AmazonのKindle Unlimitedにて読書
感想を含めて書いてみる。
既に著者の渡辺仁氏は2016年に64歳と若くて亡くなってしまったが、セブンイレブンの闇を取材したりと起業について本を書いていた人物。自身も起業経験があり読み応えのある内容。起業での天国と地獄をリアルに書いてある。起業して失敗する人間や、起業する人を狙う悪徳(?)なビジネルモデルについても書いてある本、渡辺氏自身も商売に失敗している(定義が難しいが)ので、その観点から駄目だった部分を振り返りインタビューを交えて、起業をする・している人には面白く読めた。
起業でハマる3つの罠
起業には色々失敗があるが、24時間会社を軸に考え、価値観も意識も世間とズレている「会社病」、メディアに書いてあることを鵜呑みして動く「新聞病」、FC(フランチャイズ)の仕組みにまかせっぱなしの「依存病」と書いてあり、会社病については、社内ベンチャーで成功したからといって、それは世間では通じないしあくまで会社がお膳立てしてるためそんな奴が起業してもうまくいかないという。またメディアは何かしらの意図があって書かれているため、それを鵜呑みするのは危険である………と全てに納得の内容。
会社バカの例として、シニア向けパソコンスクールFCの失敗例、テレビとネットでリモート事業、中高年は自己投資せず、パソコンは会社がお金出すという考えだった、つまり市場を間違った。2年で資本金1億3000万円は溶かしたが、テレビ電話介護システムに手を出し借り入れは3億円まで膨れ、その後消息不明。
新聞病の例として、大塚製薬と大正製薬の間違いでメディアの間違いや情報をあてにしないとある。

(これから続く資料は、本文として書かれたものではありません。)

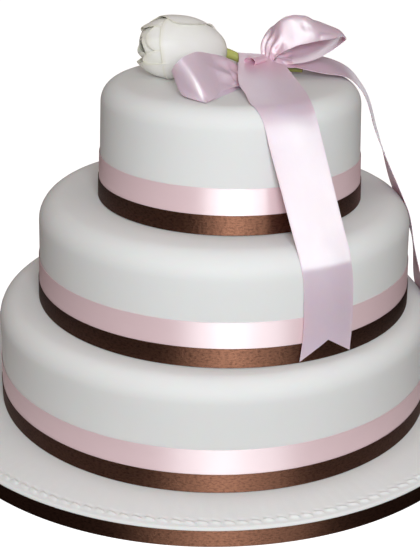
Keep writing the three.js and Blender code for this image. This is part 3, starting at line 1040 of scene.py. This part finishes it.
def makeWorld():
    look = stageLook
    world = bpy.data.worlds.new("studioWorld")
    bpy.context.scene.world = world
    world.use_nodes = True
    studio = Network(world.node_tree)
    backdrop = world.node_tree.nodes["Background"]
    direction = studio.node("ShaderNodeTexCoord")
    upward = studio.span(studio.part(direction, 2), *look["horizon"], 0, 1)
    tint = studio.blend(upward, look["ground"], look["sky"])
    sideways = studio.absolute(studio.part(direction, 0))
    sides = studio.span(sideways, *look["sideFade"], 1, look["sides"])
    glossy = studio.node("ShaderNodeLightPath", output=3)           # gloss sees a darker studio
    strength = sides * studio.span(glossy, 0, 1, 1, look["glossShare"])
    world.node_tree.links.new(tint.socket, backdrop.inputs["Color"])
    world.node_tree.links.new(strength.socket, backdrop.inputs["Strength"])


def makeLamp(name, look):
    lamp = bpy.data.lights.new(name, "AREA")
    lamp.shape = "RECTANGLE"
    lamp.size, lamp.size_y = look["size"]
    lamp.energy = look["power"]
    lamp.color = look.get("colour", stageLook["lampColour"])
    light = bpy.data.objects.new(name, lamp)
    bpy.context.scene.collection.objects.link(light)
    light.location = look["place"]
    light.rotation_euler = (Vector(stageLook["aim"]) - light.location).to_track_quat("-Z", "Y").to_euler()
    light.visible_camera = False
    if "gloss" in look:                             # it only shows in the gloss of these pieces
        light.visible_diffuse = False
        reached = bpy.data.collections.new(name + "Reach")
        for piece in look["gloss"]:
            reached.objects.link(piece)
        light.light_linking.receiver_collection = reached


cameraLook = {
    "place": (0.0032, -0.7296, 0.3910), "lens": 70.07, "sensor": 36, "nearest": 0.01,
    "right": (0.9999, 0.0089, 0.0103), "up": (-0.0129, 0.3874, 0.9218),
}


def makeCamera():
    look = cameraLook
    data = bpy.data.cameras.new("studioCamera")
    data.lens = look["lens"]
    data.sensor_fit = "AUTO"
    data.sensor_width = look["sensor"]
    data.clip_start = look["nearest"]
    camera = bpy.data.objects.new("studioCamera", data)
    bpy.context.scene.collection.objects.link(camera)
    right, up = Vector(look["right"]).normalized(), Vector(look["up"]).normalized()
    camera.matrix_world = Matrix((right, up, right.cross(up))).transposed().to_4x4()
    camera.location = look["place"]
    bpy.context.scene.camera = camera


makeFloor()
makeWorld()
for lampName, lampLook in lamps.items():
    makeLamp(lampName, lampLook)
makeCamera()
bpy.context.scene.view_settings.view_transform = "Standard"
print("stage made")
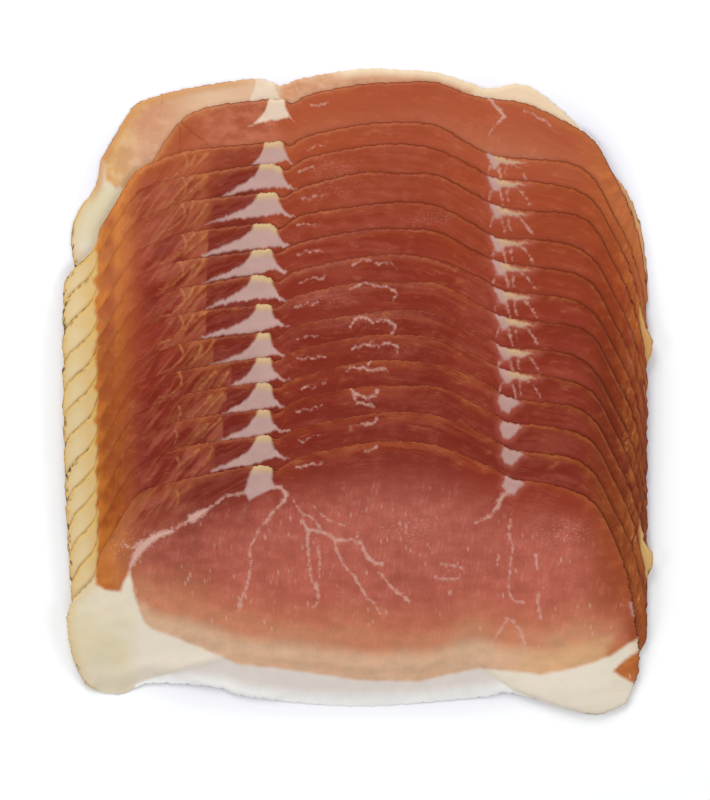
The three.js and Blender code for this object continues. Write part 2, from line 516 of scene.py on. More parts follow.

日本能率協会は、毎年、上場企業の新任取締役の意識調査を行い、
その結果をレポートにして公表している。その1999年の調査では、実に4割もの新任取締役が新聞や雑誌を最も重要な情報源にしていることが判明した。専門雑誌・新聞を入れると、活字情報を重視する「活字バカ」は7割にも上っている。だが、そんなことで本当にいいのだろうか? もちろん、サラリーマン取締役だったら、なぁなぁ主義で誰も責任を取らなくていいのだから、活字を盲信してもまだ救われる。 しかし、一国一城の主となった起業家がこれではまずい。言うまでもなく、いい情報や価値ある情報は、いつの時代もどんなときも「人」が握っている。人を仲介にして情報が入ってくる。金儲けをしたいなら、まず、人に会い、人を口説き落とさなければならないのだ。 だが、現実には人から取るナマの情報より、活字で得た2次情報や3次情報をもとに意思決定する脱サラ起業家が圧倒的に多いのだ。インターネット時代のいまは、ネットに頼り切る「ネットバカ」もこの中に入れてもいいだろう。サラリーマンは、いい情報に接する機会が少ない、との理由もあろう。実際のところ、儲け話にアクセスする方法も手段もない。せいぜい、異業種交流会ぐらいだろう。
だが、それにしても、「新聞に載ったものは100%信じる」「雑誌に出たので間違いない」という、お人好しの活字バカがあまりにも多すぎることは、ここで再度強調しておきたい。生き馬の眼を抜くビジネスの現場で、こんなユルい考えは通用しない。 そもそも新聞やテレビは、事件・事故以外、企業の「表顔」しか報道していない。本当に知りたい「裏顔」は無視されている。事件にしても警察からの発表ものだ。これにはメディアの仕組みや記者の資質などがからんでいる。
フランチャイズは底なし沼
本部の体制が甘いと苦労するし、また加盟店は奴隷という仕組みであると。またその例もいくつか記載。またその契約内容は本当に注意。本部への上納金月100万円で、オーナーの月給8万円なんて例もある。考えればわかるのだが、仕組みを作ったものが一番稼ぐのは当たり前だったり。
フランチャイズ・ショーが定期的に幕張やビックサイト開催されているので、若い時に当時勤めていた社長に連れられて行ったことがあるが、楽に仕組み参加できるというのは魅力だが、本来は自分で作り上げなきゃならないものだと思い知らされる。
感想 リアルに失敗例をかいてあるが、イレギュラー
読み終えて、起業で失敗、地獄を見る事例を丹念に紹介し、現実をリアルに見せてくれる良書ではあるが、じゃどうすればいいの?という点よりは、こういった点は気をつけろと書いてある。そもそも本人も勢いで商売を興した経緯から甘く感じる。特に良くも知らないのに不動産の仲介を行うなんて、知っている私からすれば怖い考えだと思う。商売の仕組みづくりを熱望しながら、失敗と体制を批判する考えが文面からみられるが、逆説的に考えればそれをなし得なかった本人の悲哀を感じた。